What this task involves ::
Set down exactly the lines in the records below that run from the line with "parent.location[axis] -= (min(values)" to the line with "if empty is", inclusive, and nothing more.

Records with modeling code:
○ ○ ○ ○ ○
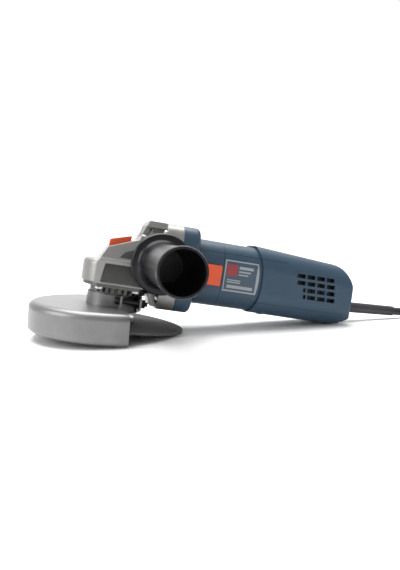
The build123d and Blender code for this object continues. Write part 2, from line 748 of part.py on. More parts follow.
def make_rear_cover():
    with BuildPart() as cover:
        add(cover_body(0))
        add(cover_body(COVER_WALL), mode=Mode.SUBTRACT)
        # curved front seam
        with BuildSketch(Plane.XZ):
            with BuildLine():
                ThreePointArc((114.5, 34), (122.4, 1), (115.4, -34))
                Polyline((115.4, -34), (80, -34), (80, 34), (114.5, 34))
            make_face()
        extrude(amount=40, both=True, mode=Mode.SUBTRACT)
        # room for the grip's end
        add(grip_body(0.25, 100, GRIP_END + 0.5), mode=Mode.SUBTRACT)
        # vents, both sides
        with BuildSketch(Plane.XZ):
            for row in range(4):
                for column in range(4):
                    short = row > 1 and column == 0
                    length = 2.4 if short else 7.8
                    centre = 157.8 + column * 9.4 + row * 0.9 + (2.7 if short else 0)
                    with Locations((centre, 10.2 - row * 6.0)):
                        Rectangle(length, 3.5)
        extrude(amount=40, both=True, mode=Mode.SUBTRACT)
        # hole of the cord sleeve
        with BuildSketch(Plane.YZ.offset(200)):
            with Locations((0, CORD_Z)):
                Circle(5.6)
        extrude(amount=20, mode=Mode.SUBTRACT)
        # posts of the cord clamp
        with BuildSketch(Plane.XY.offset(-29.2)):
            with Locations((192, -8.5), (192, 8.5)):
                Circle(3.2)
        extrude(amount=18.7)
        with BuildSketch(Plane.XY.offset(-24)):
            with Locations((192, -8.5), (192, 8.5)):
                Circle(1.6)
        extrude(amount=15.6, mode=Mode.SUBTRACT)
        # hole of the cover screw
        with BuildSketch(Plane.XY.offset(-33)):
            with Locations((134, 0)):
                Circle(1.9)
        extrude(amount=6, mode=Mode.SUBTRACT)
        with BuildSketch(Plane.XY.offset(-33)):
            with Locations((134, 0)):
                Circle(3.4)
        extrude(amount=3.5, mode=Mode.SUBTRACT)
    return cover.part


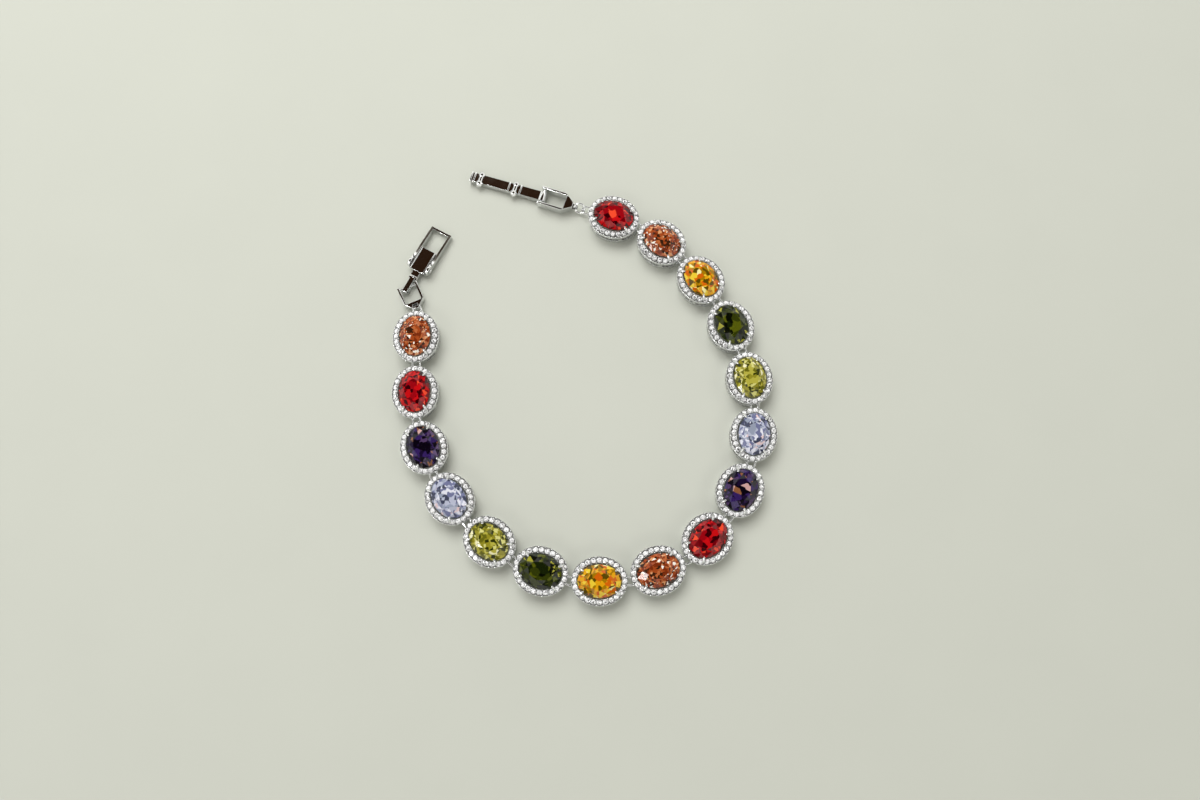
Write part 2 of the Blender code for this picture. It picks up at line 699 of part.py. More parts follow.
def clasp_lever(group):
    """Open frame of two eared arms and an end bar, drawn about the pin's axis."""
    foot = LEVER_LIFT - PIN_HEIGHT
    top = LEVER_ARM_TOP - PIN_HEIGHT
    end_top = LEVER_END_TOP - PIN_HEIGHT
    ear = min(LEVER_EAR_RADIUS, PIN_HEIGHT - LEVER_LIFT)
    outline = arc((0.0, 0.0), ear, 40.0, 270.0, 8)
    outline += [(LEVER_LENGTH, foot), (LEVER_LENGTH, end_top), (LEVER_LENGTH * 0.5, top),
                (LEVER_LENGTH * 0.28, top)]
    bore = arc((0.0, 0.0), PIN_DIAMETER / 2.0 + TURNING_CLEARANCE, 0.0, 324.0, 9)
    arm_middle = TONGUE_WIDTH / 2.0 + TURNING_CLEARANCE + LEVER_ARM_WALL / 2.0
    arms = [side_plate([outline, bore], LEVER_ARM_WALL / 2.0, group, side * arm_middle)
            for side in (-1.0, 1.0)]
    bar = side_plate([rectangle(LEVER_LENGTH - LEVER_BAR, LEVER_LENGTH, foot, end_top)],
                     arm_middle, group)
    return combine(arms[0], [("UNION", arms[1]), ("UNION", bar)], group)


def direction(heading):
    angle = math.radians(heading)
    return Vector((math.cos(angle), math.sin(angle), 0.0))


def lay_chain(group, forms, parent):
    """Settings and stones along the route; gives the first setting's middle and the last one's."""
    setting_mesh = setting(forms)
    shade(setting_mesh, "rhodium")
    stone_meshes = {}
    middle = Vector((0.0, 0.0, 0.0))
    first = middle.copy()
    for number, stop in enumerate(ROUTE, start=1):
        if number > 1:
            middle = middle + direction(stop.heading) * HALF_PITCH
        if stop.stone not in stone_meshes:
            mesh = cut_stone()
            shade(mesh, stop.stone, angle=1.0)
            stone_meshes[stop.stone] = mesh
        place(f"setting_{number:02d}", setting_mesh, group, middle, stop.heading, parent)
        place(f"stone_{number:02d}_{stop.stone}", stone_meshes[stop.stone], group, middle,
              stop.heading, parent)
        last = middle
        middle = middle + direction(stop.heading) * HALF_PITCH
    return first, last


def add_extender(group, forms, parent, first):
    """Jump ring, pointed link and strip, outward from the first setting's loop."""
    outward = -direction(ROUTE[0].heading)
    loop_inside = HALF_PITCH + LOOP_REACH + LOOP_BEND - LOOP_WIRE / 2.0
    ring_grip = loop_inside - RING_WIRE / 2.0 - RING_CLEARANCE
    ring_middle = first + outward * ring_grip + direction(EXTENDER_HEADING) * RING_BEND
    ring_middle.z = SLOT_MIDDLE
    ring_mesh = jump_ring(forms)
    shade(ring_mesh, "rhodium", angle=60.0)
    place("jump_ring", ring_mesh, group, ring_middle, EXTENDER_HEADING, parent)
    link_spot = ring_middle + direction(EXTENDER_HEADING) * RING_BEND
    link_spot.z = 0.0
    link_mesh = extender_link(forms)
    shade(link_mesh, "rhodium")
    place("extender_link", link_mesh, group, link_spot, EXTENDER_HEADING, parent)
    strip_spot = link_spot + direction(EXTENDER_HEADING) * EXTENDER_BAR_PLACE
    strip_mesh = extender_strip(forms)
    shade(strip_mesh, "rhodium")
    place("extender_strip", strip_mesh, group, strip_spot, STRIP_HEADING, parent)


def add_clasp(group, forms, parent, last):
    """Pointed link, tongue, pin and lever, outward from the last setting's post."""
    link_spot = last + direction(ROUTE[-1].heading) * HALF_PITCH
    link_mesh = clasp_link(forms)
    shade(link_mesh, "rhodium")
    place("clasp_link", link_mesh, group, link_spot, CLASP_LINK_HEADING, parent)
    tongue_spot = link_spot + direction(CLASP_LINK_HEADING) * CLASP_BAR_PLACE
    tongue_mesh = clasp_tongue(forms)
    shade(tongue_mesh, "rhodium")
    place("clasp_tongue", tongue_mesh, group, tongue_spot, TONGUE_HEADING, parent)
    pin_spot = tongue_spot + direction(TONGUE_HEADING) * PIN_PLACE
    pin_spot.z = PIN_HEIGHT
    pin_mesh = clasp_pin(forms)
    shade(pin_mesh, "rhodium")
    place("clasp_pin", pin_mesh, group, pin_spot, TONGUE_HEADING, parent)
    lever_mesh = clasp_lever(forms)
    shade(lever_mesh, "rhodium")
    place("clasp_lever", lever_mesh, group, pin_spot, TONGUE_HEADING, parent)


def centre(group, parent):
    """Moves the whole so that its box is centred over the origin."""
    bpy.context.view_layer.update()
    corners = [thing.matrix_world @ corner.co for thing in group.objects if thing.type == "MESH"
               for corner in thing.data.vertices]
    for axis in (0, 1):
        values = [corner[axis] for corner in corners]
        parent.location[axis] -= (min(values) + max(values)) / 2.0
    bpy.context.view_layer.update()


def main():
    clear_scene()
    pieces = collection("tennis_bracelet")
    forms = collection("forms")
    origin = bpy.data.objects.new("origin", None)
    pieces.objects.link(origin)
    first, last = lay_chain(pieces, forms, origin)
    add_extender(pieces, forms, origin, first)
    add_clasp(pieces, forms, origin, last)
    centre(pieces, origin)


main()
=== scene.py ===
"""Dressed tennis bracelet: oval stones in halo settings, a fold-over clasp and an extender.

Every piece takes its place from the frame's nodes. Lengths are in metres, +Z is up.
"""

import math
import random
from collections import namedtuple

import bmesh
import bpy
from bpy.props import FloatProperty, FloatVectorProperty, IntProperty, PointerProperty
from mathutils import Matrix, Vector


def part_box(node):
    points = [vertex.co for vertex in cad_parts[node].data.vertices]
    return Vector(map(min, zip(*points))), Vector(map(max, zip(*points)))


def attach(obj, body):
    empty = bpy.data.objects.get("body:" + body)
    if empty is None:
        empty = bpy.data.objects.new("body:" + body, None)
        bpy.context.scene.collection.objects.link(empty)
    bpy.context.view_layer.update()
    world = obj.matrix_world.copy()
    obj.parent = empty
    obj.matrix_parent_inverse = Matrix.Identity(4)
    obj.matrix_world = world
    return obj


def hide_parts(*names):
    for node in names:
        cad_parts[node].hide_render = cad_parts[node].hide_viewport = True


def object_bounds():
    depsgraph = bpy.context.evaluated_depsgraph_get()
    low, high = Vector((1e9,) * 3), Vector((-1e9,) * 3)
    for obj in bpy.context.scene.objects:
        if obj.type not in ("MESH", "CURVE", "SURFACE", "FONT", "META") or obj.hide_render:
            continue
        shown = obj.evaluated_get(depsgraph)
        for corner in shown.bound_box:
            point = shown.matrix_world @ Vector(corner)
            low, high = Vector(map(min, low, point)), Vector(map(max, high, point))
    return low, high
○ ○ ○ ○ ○
Answer to the exercise ::
        parent.location[axis] -= (min(values) + max(values)) / 2.0
    bpy.context.view_layer.update()


def main():
    clear_scene()
    pieces = collection("tennis_bracelet")
    forms = collection("forms")
    origin = bpy.data.objects.new("origin", None)
    pieces.objects.link(origin)
    first, last = lay_chain(pieces, forms, origin)
    add_extender(pieces, forms, origin, first)
    add_clasp(pieces, forms, origin, last)
    centre(pieces, origin)


main()
=== scene.py ===
"""Dressed tennis bracelet: oval stones in halo settings, a fold-over clasp and an extender.

Every piece takes its place from the frame's nodes. Lengths are in metres, +Z is up.
"""

import math
import random
from collections import namedtuple

import bmesh
import bpy
from bpy.props import FloatProperty, FloatVectorProperty, IntProperty, PointerProperty
from mathutils import Matrix, Vector


def part_box(node):
    points = [vertex.co for vertex in cad_parts[node].data.vertices]
    return Vector(map(min, zip(*points))), Vector(map(max, zip(*points)))


def attach(obj, body):
    empty = bpy.data.objects.get("body:" + body)
    if empty is None:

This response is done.